Both the line containing "bpy.context.scene.collection.children.link(collection)" and the line containing "# # A folded patchwork throw" belong in the answer, along with every line between them; print exactly those.

-- STORED DATA --
---*---
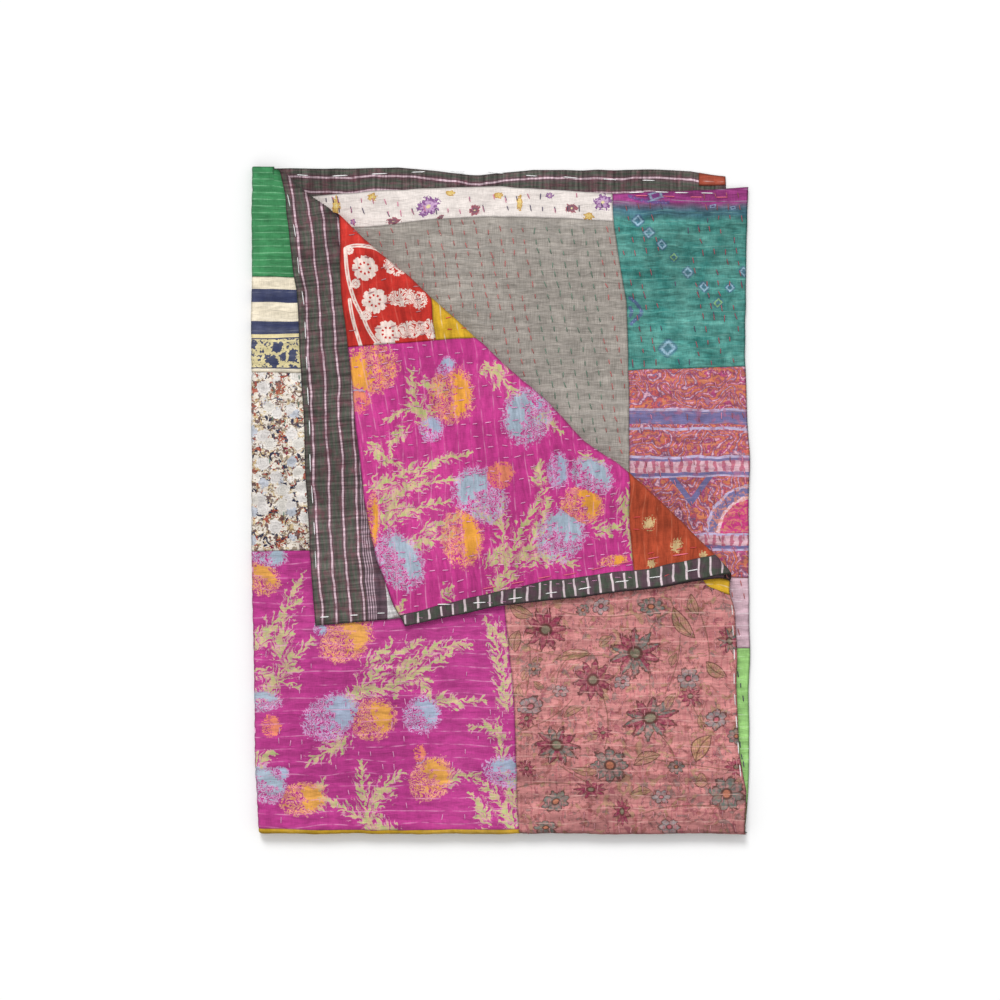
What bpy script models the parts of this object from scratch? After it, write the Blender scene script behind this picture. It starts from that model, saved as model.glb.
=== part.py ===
"""A hand-stitched patchwork throw, folded in four, with the corner of its two upper layers turned back.

The throw is one quilted sheet. It is folded top to bottom, then side to side, so that it lies as four layers.
Seen from above the last fold is on the left and the first one at the bottom, and the loose corners are at the
upper right. There the two upper layers are turned back together along one slanting crease.
"""

import math
from bisect import bisect_right

import bmesh
import bpy
from mathutils import Vector

# Sizes, in metres.
THICKNESS = 0.0020
FOLDED_WIDTH = 0.6472
FOLDED_LENGTH = 0.8690
FOLD_PITCH = 0.0045
REST_PITCH = 0.0034
PUFF_REACH = 0.045

# The stitching draws the cloth into shallow ridges that run across the throw.
RIDGE_SPACING = 0.0176
RIDGE_HEIGHT = 0.00035

# The turned corner: its crease, seen from above, and the spring of the cloth there.
CREASE_ANGLE = math.radians(-42.4)
CREASE_FROM_CENTRE = 0.1325
CREASE_RADIUS = 0.0023
CREASE_SETTLES = 0.040
WANDER_REACH = 0.030
SHOWN_PAST_CREASE = -0.030

# Where the crease strays from a straight line: metres along it, metres outwards.
CREASE_WANDER = (
    (0.000, -0.0050),
    (0.045, -0.0045),
    (0.080, 0.0005),
    (0.130, -0.0030),
    (0.215, 0.0018),
    (0.330, 0.0006),
    (0.350, 0.0025),
    (0.415, 0.0004),
    (0.460, 0.0025),
    (0.529, -0.0045),
    (0.598, 0.0072),
    (0.625, 0.0076),
    (0.706, 0.0050),
    (0.753, 0.0028),
    (0.780, -0.0010),
    (0.801, -0.0080),
)

# Each layer's hand-cut outline. top_edge is (distance from the left fold, height above the bottom fold), and
# side_edge is (height above the bottom fold, distance from the left fold).
LAYERS = {
    "first": {
        "top_edge": ((0.0, 0.867), (0.106, 0.869), (0.207, 0.865), (0.345, 0.870), (0.553, 0.880), (0.640, 0.881)),
        "side_edge": (
            (0.0, 0.640),
            (0.055, 0.643),
            (0.105, 0.634),
            (0.263, 0.629),
            (0.318, 0.6255),
            (0.498, 0.633),
            (0.770, 0.640),
            (0.880, 0.640),
        ),
    },
    "second": {
        "top_edge": (
            (0.0, 0.806),
            (0.137, 0.809),
            (0.219, 0.815),
            (0.489, 0.810),
            (0.568, 0.8015),
            (0.631, 0.785),
            (0.658, 0.772),
        ),
        "side_edge": (
            (0.0, 0.640),
            (0.300, 0.622),
            (0.380, 0.633),
            (0.500, 0.639),
            (0.645, 0.643),
            (0.711, 0.651),
            (0.771, 0.658),
        ),
    },
    "third": {
        "top_edge": ((0.0, 0.816), (0.077, 0.830), (0.157, 0.8363), (0.323, 0.8417), (0.469, 0.832), (0.645, 0.841)),
        "side_edge": (
            (0.0, 0.6416),
            (0.078, 0.6476),
            (0.490, 0.6470),
            (0.620, 0.6420),
            (0.841, 0.6455),
        ),
    },
    "fourth": {
        "top_edge": (
            (0.0, 0.867),
            (0.119, 0.865),
            (0.190, 0.867),
            (0.296, 0.856),
            (0.366, 0.864),
            (0.571, 0.863),
            (0.616, 0.855),
        ),
        "side_edge": ((0.0, 0.6416), (0.300, 0.635), (0.600, 0.630), (0.865, 0.6155)),
    },
}

# The sheet's grid: parts of each layer's width, and the steps round a fold.
COLUMN_FRACTIONS = (0.036, 0.075, 0.36, 0.68, 1.0)
STEPS_ROUND_FOLD = 6
STEPS_ROUND_CREASE = 5

# A grid point this near a crease line is taken to lie on it, which keeps slivers out.
CUT_REACH = 0.0009

CLOTH_COLOUR = (0.52, 0.10, 0.30, 1.0)

LEFT = -FOLDED_WIDTH / 2
BOTTOM = -FOLDED_LENGTH / 2
SIDE_FOLD_RADIUS = 1.5 * FOLD_PITCH
END_FOLD_RADIUS = 0.5 * FOLD_PITCH
HALF_THICKNESS = THICKNESS / 2
LEFT_OF_FLAT = LEFT + HALF_THICKNESS + SIDE_FOLD_RADIUS
BOTTOM_OF_FLAT = BOTTOM + HALF_THICKNESS + END_FOLD_RADIUS
LEVELS = {"first": 3, "second": 2, "third": 1, "fourth": 0}

CREASE_ALONG = Vector((math.cos(CREASE_ANGLE), math.sin(CREASE_ANGLE)))
CREASE_OUTWARD = Vector((-math.sin(CREASE_ANGLE), math.cos(CREASE_ANGLE)))
CREASE_START = 0.5
CREASE_AXIS = CREASE_FROM_CENTRE - HALF_THICKNESS - REST_PITCH - CREASE_RADIUS


def read(table, at):
    """The second column of a table at a value of the first, on straight lines between its rows."""
    keys = [row[0] for row in table]
    i = min(max(bisect_right(keys, at) - 1, 0), len(table) - 2)
    (a, low), (b, high) = table[i], table[i + 1]
    share = min(max((at - a) / (b - a), 0.0), 1.0)
    return low + (high - low) * share


def ease(t):
    """From 0 to 1 as t goes from 0 to 1, level at both ends."""
    t = min(max(t, 0.0), 1.0)
    return t * t * (3 - 2 * t)


def layer_at(right, up):
    """The layer that holds a point of the flat sheet, by the side of each fold that it is on."""
    if up:
        return "first" if right else "fourth"
    return "second" if right else "third"


def stops(fractions, steps):
    """Grid lines over one direction of the sheet: ("flat", side, fraction) or ("round", angle, 0)."""
    quarter = math.pi / 2
    low = [("flat", -1, f) for f in reversed(fractions)]
    turn = [("round", -quarter + math.pi * i / steps, 0.0) for i in range(steps + 1)]
    high = [("flat", 1, f) for f in fractions]
    return low + turn + high


def pitch_at(x, y):
    """Between the middles of two layers: more beside a fold, where the cloth springs."""
    puff = max(1 - ease(x / PUFF_REACH), 1 - ease(y / PUFF_REACH))
    return REST_PITCH + (FOLD_PITCH - REST_PITCH) * puff


def from_crease(x, y):
    """A point's distance along the crease, and beyond its axis."""
    place = Vector((LEFT_OF_FLAT + x, BOTTOM_OF_FLAT + y))
    return CREASE_ALONG.dot(place) + CREASE_START, CREASE_OUTWARD.dot(place) - CREASE_AXIS


def ridge(layer, x, y, row):
    """The height that the stitching gives a row of the sheet, up and down in turn, where the layer shows."""
    _, beyond = from_crease(x, y)
    shows = layer == "first" or (layer in ("second", "third") and beyond > SHOWN_PAST_CREASE)
    return (RIDGE_HEIGHT if row % 2 else -RIDGE_HEIGHT) if shows else 0.0


def folded_point(column, row, row_number):
    """Where a point of the sheet lies once the throw is folded in four, before its corner is turned back."""
    row_kind, row_side, row_fraction = row
    column_kind, column_side, column_fraction = column
    if row_kind == "round":
        y = -END_FOLD_RADIUS * math.cos(row_side)
        from_middle = FOLD_PITCH + END_FOLD_RADIUS * math.sin(row_side)
        up = row_side > 0
    else:
        y = None
        up = row_side > 0
        from_middle = (1.5 if up else 0.5) * FOLD_PITCH
    if column_kind == "round":
        x = -from_middle * math.cos(column_side)
        across_middle = from_middle * math.sin(column_side)
        right = column_side > 0
    else:
        right = column_side > 0
        x = column_fraction * read(LAYERS[layer_at(right, up)]["side_edge"], row_fraction * FOLDED_LENGTH)
        x -= column_fraction * (SIDE_FOLD_RADIUS + HALF_THICKNESS)
        across_middle = from_middle if right else -from_middle
    layer = layer_at(right, up)
    if y is None:
        edge = read(LAYERS[layer]["top_edge"], x + SIDE_FOLD_RADIUS)
        y = row_fraction * (edge - END_FOLD_RADIUS - HALF_THICKNESS)
    level = 1.5 + across_middle / FOLD_PITCH
    z = HALF_THICKNESS + level * pitch_at(x, y)
    if "round" not in (row_kind, column_kind):
        z += ridge(layer, x, y, row_number)
    return Vector((LEFT_OF_FLAT + x, BOTTOM_OF_FLAT + y, z))


def folded_sheet():
    """The throw's middle surface, folded in four, as a mesh whose rows are the ridges of the stitching."""
    ridges = round(2 * FOLDED_LENGTH / RIDGE_SPACING)
    columns = stops(COLUMN_FRACTIONS, STEPS_ROUND_FOLD)
    rows = stops([(i + 1) / ridges for i in range(ridges)], STEPS_ROUND_FOLD)
    sheet = bmesh.new()
    bmesh.ops.create_grid(sheet, x_segments=len(columns) - 1, y_segments=len(rows) - 1, size=1.0)
    for vertex in sheet.verts:
        i = round((vertex.co.x + 1) / 2 * (len(columns) - 1))
        j = round((vertex.co.y + 1) / 2 * (len(rows) - 1))
        vertex.co = folded_point(columns[i], rows[j], j)
    return sheet


def layer_height(name):
    return HALF_THICKNESS + LEVELS[name] * REST_PITCH


def cut_along_crease(sheet):
    """Lines of points where the two upper layers will bend."""
    axis_height = layer_height("first") + CREASE_RADIUS
    for name in ("first", "second"):
        height = layer_height(name)
        radius = axis_height - height
        offsets = [radius * math.pi * i / STEPS_ROUND_CREASE for i in range(STEPS_ROUND_CREASE + 1)]
        for offset in [-WANDER_REACH, *offsets, offsets[-1] + CREASE_SETTLES]:
            faces = [f for f in sheet.faces if abs(f.calc_center_median().z - height) < REST_PITCH / 4]
            edges = {e for f in faces for e in f.edges}
            points = {v for f in faces for v in f.verts}
            bmesh.ops.bisect_plane(
                sheet,
                geom=[*points, *edges, *faces],
                plane_co=(CREASE_OUTWARD * (CREASE_AXIS + offset)).to_3d(),
                plane_no=CREASE_OUTWARD.to_3d(),
                dist=CUT_REACH,
            )


def turned_point(place):
    """Where a point of the two upper layers goes as their corner is turned back over the crease."""
    flat = place.to_2d()
    along = CREASE_ALONG.dot(flat)
    beyond = CREASE_OUTWARD.dot(flat) - CREASE_AXIS
    axis_height = layer_height("first") + CREASE_RADIUS
    radius = axis_height - place.z
    if beyond <= 0:
        off_axis, z = beyond, place.z
    elif beyond < math.pi * radius:
        off_axis = radius * math.sin(beyond / radius)
        z = axis_height - radius * math.cos(beyond / radius)
    else:
        off_axis = math.pi * radius - beyond
        settled = ease(-off_axis / CREASE_SETTLES) * (2 * CREASE_RADIUS - REST_PITCH)
        z = axis_height + radius - settled
    near = 1 - ease(abs(off_axis) / WANDER_REACH)
    off_axis += near * read(CREASE_WANDER, along + CREASE_START)
    moved = CREASE_ALONG * along + CREASE_OUTWARD * (CREASE_AXIS + off_axis)
    return Vector((moved.x, moved.y, z))


def turn_corner_back(sheet):
    between_layers = HALF_THICKNESS + 1.5 * REST_PITCH
    for vertex in sheet.verts:
        x, y, z = vertex.co
        clear_of_folds = x > LEFT_OF_FLAT + PUFF_REACH / 2 and y > BOTTOM_OF_FLAT + PUFF_REACH
        if z > between_layers and clear_of_folds:
            vertex.co = turned_point(vertex.co)


def cloth_material():
    material = bpy.data.materials.new("quilted cotton")
    material.use_nodes = True
    finish = material.node_tree.nodes["Principled BSDF"]
    finish.inputs["Base Color"].default_value = CLOTH_COLOUR
    finish.inputs["Roughness"].default_value = 0.85
    finish.inputs["Metallic"].default_value = 0.0
    return material


def clear_scene():
    for old in list(bpy.data.objects):
        bpy.data.objects.remove(old)


def make_throw():
    sheet = folded_sheet()
    cut_along_crease(sheet)
    turn_corner_back(sheet)
    bmesh.ops.triangulate(sheet, faces=[f for f in sheet.faces if len(f.verts) > 4])
    mesh = bpy.data.meshes.new("patchwork_throw")
    sheet.to_mesh(mesh)
    sheet.free()
    mesh.shade_smooth()
    throw = bpy.data.objects.new("patchwork_throw", mesh)
    collection = bpy.data.collections.new("patchwork_throw")
    bpy.context.scene.collection.children.link(collection)
    collection.objects.link(throw)
    throw.data.materials.append(cloth_material())
    cloth = throw.modifiers.new("two plies", "SOLIDIFY")
    cloth.thickness = THICKNESS
    cloth.offset = 0.0
    cloth.use_even_offset = True
    return throw


clear_scene()
make_throw()
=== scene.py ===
# %% [markdown]
# # A folded patchwork throw
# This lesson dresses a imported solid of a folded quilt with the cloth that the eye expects: printed patches,
# a striped backing, rows of running stitch, and the small ridges that the stitching pulls up. The solid says
# where the throw lies. Everything here is laid on the same folds, so nothing has to be fitted.

# %% The fixed frame
import math

import bmesh
import bpy
import numpy as np
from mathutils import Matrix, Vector


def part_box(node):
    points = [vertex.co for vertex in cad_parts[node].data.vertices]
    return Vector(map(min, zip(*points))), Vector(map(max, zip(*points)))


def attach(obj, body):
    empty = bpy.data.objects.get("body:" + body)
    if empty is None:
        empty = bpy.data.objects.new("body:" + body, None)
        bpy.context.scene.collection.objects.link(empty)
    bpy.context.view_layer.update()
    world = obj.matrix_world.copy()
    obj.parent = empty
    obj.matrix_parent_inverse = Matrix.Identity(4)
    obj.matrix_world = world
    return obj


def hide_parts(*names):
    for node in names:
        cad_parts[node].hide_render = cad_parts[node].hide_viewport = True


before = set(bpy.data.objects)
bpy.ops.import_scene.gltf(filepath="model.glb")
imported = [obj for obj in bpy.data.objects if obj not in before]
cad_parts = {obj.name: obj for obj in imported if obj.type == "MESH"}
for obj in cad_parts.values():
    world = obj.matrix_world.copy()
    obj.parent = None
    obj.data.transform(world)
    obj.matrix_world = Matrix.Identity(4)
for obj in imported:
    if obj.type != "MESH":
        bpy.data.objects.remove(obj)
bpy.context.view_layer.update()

NODE = "patchwork_throw"
low_corner, high_corner = (Vector(corner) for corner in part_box(NODE))
print("throw as packed, mm:", [round(1000 * side) for side in high_corner - low_corner])

# %% [markdown]
# ## How the throw is folded
# A real quilt is one flat sheet, so every patch is easiest to describe on the flat cloth, and one function
# then folds it. The cloth has two coordinates: p runs to the right from the side fold and q upwards from the
# bottom fold, both in metres. A third number, lift, is the height above the middle of the cloth on its
# patchwork side. The function bends the bottom fold first and the side fold second, as hands would.

# %% Sizes of the folds, the same as the solid's
THICKNESS = 0.0020
FOLD_PITCH = 0.0045
REST_PITCH = 0.0034
PUFF_REACH = 0.045
QUARTER = math.pi / 2
HALF = THICKNESS / 2
SIDE_RADIUS = 1.5 * FOLD_PITCH
END_RADIUS = 0.5 * FOLD_PITCH
FLAT_LEFT = low_corner.x + HALF + SIDE_RADIUS
FLAT_BOTTOM = low_corner.y + HALF + END_RADIUS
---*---
-- ANSWER FOR THE TASK --
    bpy.context.scene.collection.children.link(collection)
    collection.objects.link(throw)
    throw.data.materials.append(cloth_material())
    cloth = throw.modifiers.new("two plies", "SOLIDIFY")
    cloth.thickness = THICKNESS
    cloth.offset = 0.0
    cloth.use_even_offset = True
    return throw


clear_scene()
make_throw()
=== scene.py ===
# %% [markdown]
# # A folded patchwork throw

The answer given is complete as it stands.